WORK TO BE COMPLETED: The lines to be extracted run from the start of the listing through the line containing "const TURN_UP_RADIUS = 205;"; copy them exactly and nothing else.

[Begin]

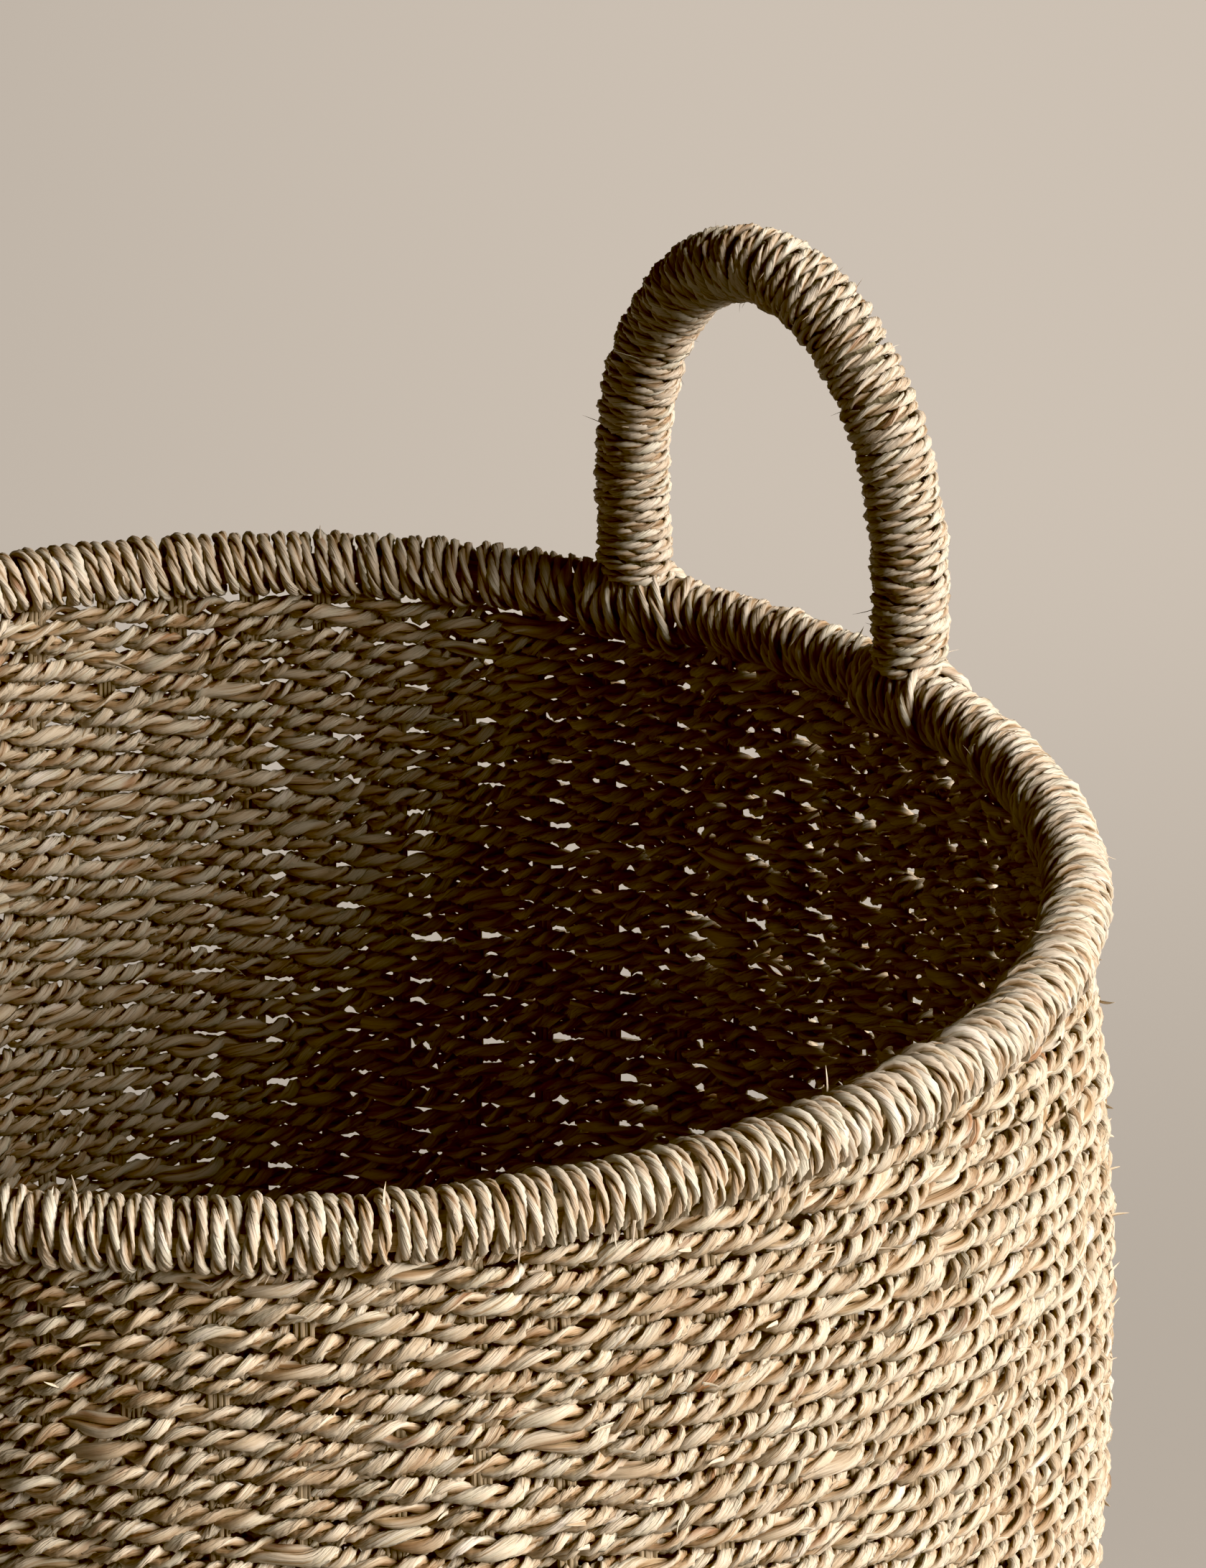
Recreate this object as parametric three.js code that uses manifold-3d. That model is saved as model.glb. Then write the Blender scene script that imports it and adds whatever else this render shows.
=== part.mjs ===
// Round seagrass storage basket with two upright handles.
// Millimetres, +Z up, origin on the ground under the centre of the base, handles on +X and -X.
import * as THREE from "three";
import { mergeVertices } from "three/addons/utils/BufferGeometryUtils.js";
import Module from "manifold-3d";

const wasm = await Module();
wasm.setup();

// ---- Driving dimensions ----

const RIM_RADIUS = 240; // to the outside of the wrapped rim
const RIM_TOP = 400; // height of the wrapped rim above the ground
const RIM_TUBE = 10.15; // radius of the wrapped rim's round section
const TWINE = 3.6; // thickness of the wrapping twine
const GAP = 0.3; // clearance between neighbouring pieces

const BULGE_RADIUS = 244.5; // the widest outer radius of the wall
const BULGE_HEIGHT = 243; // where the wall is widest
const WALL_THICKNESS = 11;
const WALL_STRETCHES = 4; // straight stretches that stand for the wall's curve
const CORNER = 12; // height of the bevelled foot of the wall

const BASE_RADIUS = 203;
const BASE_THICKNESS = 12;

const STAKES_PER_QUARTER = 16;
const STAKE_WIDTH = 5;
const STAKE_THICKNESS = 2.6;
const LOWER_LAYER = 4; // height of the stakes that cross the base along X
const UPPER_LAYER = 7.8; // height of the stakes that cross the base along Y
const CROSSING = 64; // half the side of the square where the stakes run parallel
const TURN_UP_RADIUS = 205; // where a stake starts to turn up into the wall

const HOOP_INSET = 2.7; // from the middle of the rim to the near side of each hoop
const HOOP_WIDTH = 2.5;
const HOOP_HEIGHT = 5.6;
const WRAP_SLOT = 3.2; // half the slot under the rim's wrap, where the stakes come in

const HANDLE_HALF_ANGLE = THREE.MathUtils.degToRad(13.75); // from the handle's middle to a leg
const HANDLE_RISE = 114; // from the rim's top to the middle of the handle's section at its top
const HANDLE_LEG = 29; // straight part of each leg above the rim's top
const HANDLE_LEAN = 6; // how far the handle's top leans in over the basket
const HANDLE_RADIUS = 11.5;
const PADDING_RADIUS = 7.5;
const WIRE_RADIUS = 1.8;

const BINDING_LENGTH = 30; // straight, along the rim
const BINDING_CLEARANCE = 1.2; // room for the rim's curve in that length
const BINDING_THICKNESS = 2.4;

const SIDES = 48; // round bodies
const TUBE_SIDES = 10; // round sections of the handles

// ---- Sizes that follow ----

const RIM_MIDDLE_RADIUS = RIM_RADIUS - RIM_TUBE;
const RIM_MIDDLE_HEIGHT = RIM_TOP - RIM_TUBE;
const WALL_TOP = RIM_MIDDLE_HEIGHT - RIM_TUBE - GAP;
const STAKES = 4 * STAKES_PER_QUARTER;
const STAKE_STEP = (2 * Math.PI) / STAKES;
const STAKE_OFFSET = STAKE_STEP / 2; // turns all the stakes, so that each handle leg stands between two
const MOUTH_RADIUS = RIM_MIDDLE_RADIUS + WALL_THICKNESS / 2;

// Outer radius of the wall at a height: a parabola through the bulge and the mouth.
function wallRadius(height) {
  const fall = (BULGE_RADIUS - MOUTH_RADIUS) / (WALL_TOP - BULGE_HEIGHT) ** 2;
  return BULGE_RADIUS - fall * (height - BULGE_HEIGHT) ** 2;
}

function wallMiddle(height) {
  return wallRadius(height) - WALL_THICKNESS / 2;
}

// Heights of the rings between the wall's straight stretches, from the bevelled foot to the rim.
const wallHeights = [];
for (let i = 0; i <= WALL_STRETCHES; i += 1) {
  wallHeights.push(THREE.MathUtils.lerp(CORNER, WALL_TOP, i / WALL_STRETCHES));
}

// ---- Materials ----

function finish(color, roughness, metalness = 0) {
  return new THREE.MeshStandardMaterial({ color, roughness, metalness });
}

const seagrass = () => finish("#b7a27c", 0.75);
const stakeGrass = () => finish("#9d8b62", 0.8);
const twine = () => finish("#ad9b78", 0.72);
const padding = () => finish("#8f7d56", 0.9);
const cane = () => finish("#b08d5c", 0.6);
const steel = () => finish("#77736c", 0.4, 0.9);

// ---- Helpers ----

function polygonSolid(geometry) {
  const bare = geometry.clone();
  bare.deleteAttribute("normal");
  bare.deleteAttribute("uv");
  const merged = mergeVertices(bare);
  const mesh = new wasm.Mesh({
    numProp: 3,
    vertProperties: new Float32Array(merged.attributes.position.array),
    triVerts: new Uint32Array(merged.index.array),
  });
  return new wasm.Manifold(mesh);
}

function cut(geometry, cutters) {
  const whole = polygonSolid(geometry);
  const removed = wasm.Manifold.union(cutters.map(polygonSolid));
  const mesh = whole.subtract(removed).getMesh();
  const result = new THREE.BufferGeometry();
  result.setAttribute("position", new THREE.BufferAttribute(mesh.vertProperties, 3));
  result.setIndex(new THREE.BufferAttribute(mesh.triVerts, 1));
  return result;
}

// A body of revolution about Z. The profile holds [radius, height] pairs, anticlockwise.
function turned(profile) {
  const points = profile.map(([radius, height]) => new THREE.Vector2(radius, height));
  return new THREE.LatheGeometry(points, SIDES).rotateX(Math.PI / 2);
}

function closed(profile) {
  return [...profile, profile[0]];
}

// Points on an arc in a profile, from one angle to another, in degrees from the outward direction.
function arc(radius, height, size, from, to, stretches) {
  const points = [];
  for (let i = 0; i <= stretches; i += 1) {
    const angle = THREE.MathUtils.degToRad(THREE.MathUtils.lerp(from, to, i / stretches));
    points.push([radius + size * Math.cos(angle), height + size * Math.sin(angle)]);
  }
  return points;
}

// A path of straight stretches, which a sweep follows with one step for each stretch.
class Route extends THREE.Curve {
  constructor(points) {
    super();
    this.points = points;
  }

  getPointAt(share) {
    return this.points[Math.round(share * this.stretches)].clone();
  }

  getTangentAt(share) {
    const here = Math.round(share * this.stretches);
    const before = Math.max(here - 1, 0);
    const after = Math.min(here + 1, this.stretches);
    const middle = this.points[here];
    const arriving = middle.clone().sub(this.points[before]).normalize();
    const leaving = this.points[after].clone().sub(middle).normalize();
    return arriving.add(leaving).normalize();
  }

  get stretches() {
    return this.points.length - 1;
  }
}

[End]

CORRECT ANSWER:
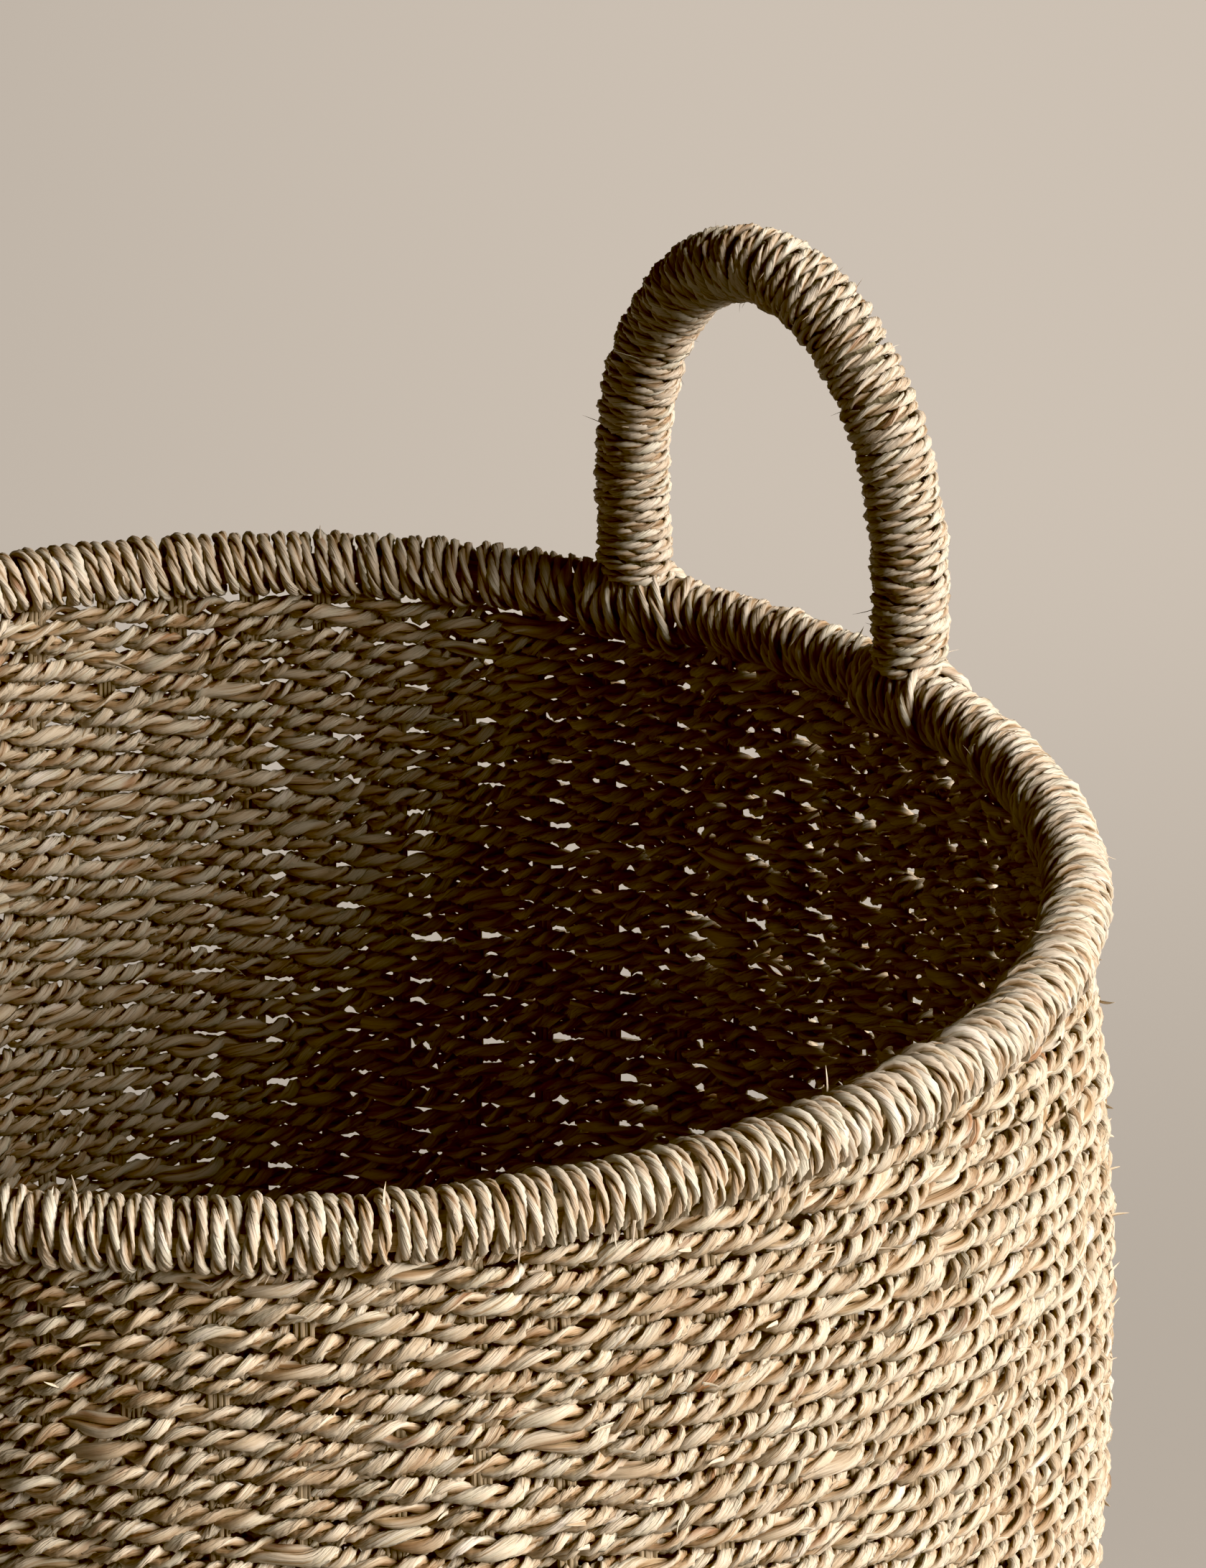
Recreate this object as parametric three.js code that uses manifold-3d. That model is saved as model.glb. Then write the Blender scene script that imports it and adds whatever else this render shows.
=== part.mjs ===
// Round seagrass storage basket with two upright handles.
// Millimetres, +Z up, origin on the ground under the centre of the base, handles on +X and -X.
import * as THREE from "three";
import { mergeVertices } from "three/addons/utils/BufferGeometryUtils.js";
import Module from "manifold-3d";

const wasm = await Module();
wasm.setup();

// ---- Driving dimensions ----

const RIM_RADIUS = 240; // to the outside of the wrapped rim
const RIM_TOP = 400; // height of the wrapped rim above the ground
const RIM_TUBE = 10.15; // radius of the wrapped rim's round section
const TWINE = 3.6; // thickness of the wrapping twine
const GAP = 0.3; // clearance between neighbouring pieces

const BULGE_RADIUS = 244.5; // the widest outer radius of the wall
const BULGE_HEIGHT = 243; // where the wall is widest
const WALL_THICKNESS = 11;
const WALL_STRETCHES = 4; // straight stretches that stand for the wall's curve
const CORNER = 12; // height of the bevelled foot of the wall

const BASE_RADIUS = 203;
const BASE_THICKNESS = 12;

const STAKES_PER_QUARTER = 16;
const STAKE_WIDTH = 5;
const STAKE_THICKNESS = 2.6;
const LOWER_LAYER = 4; // height of the stakes that cross the base along X
const UPPER_LAYER = 7.8; // height of the stakes that cross the base along Y
const CROSSING = 64; // half the side of the square where the stakes run parallel
const TURN_UP_RADIUS = 205; // where a stake starts to turn up into the wall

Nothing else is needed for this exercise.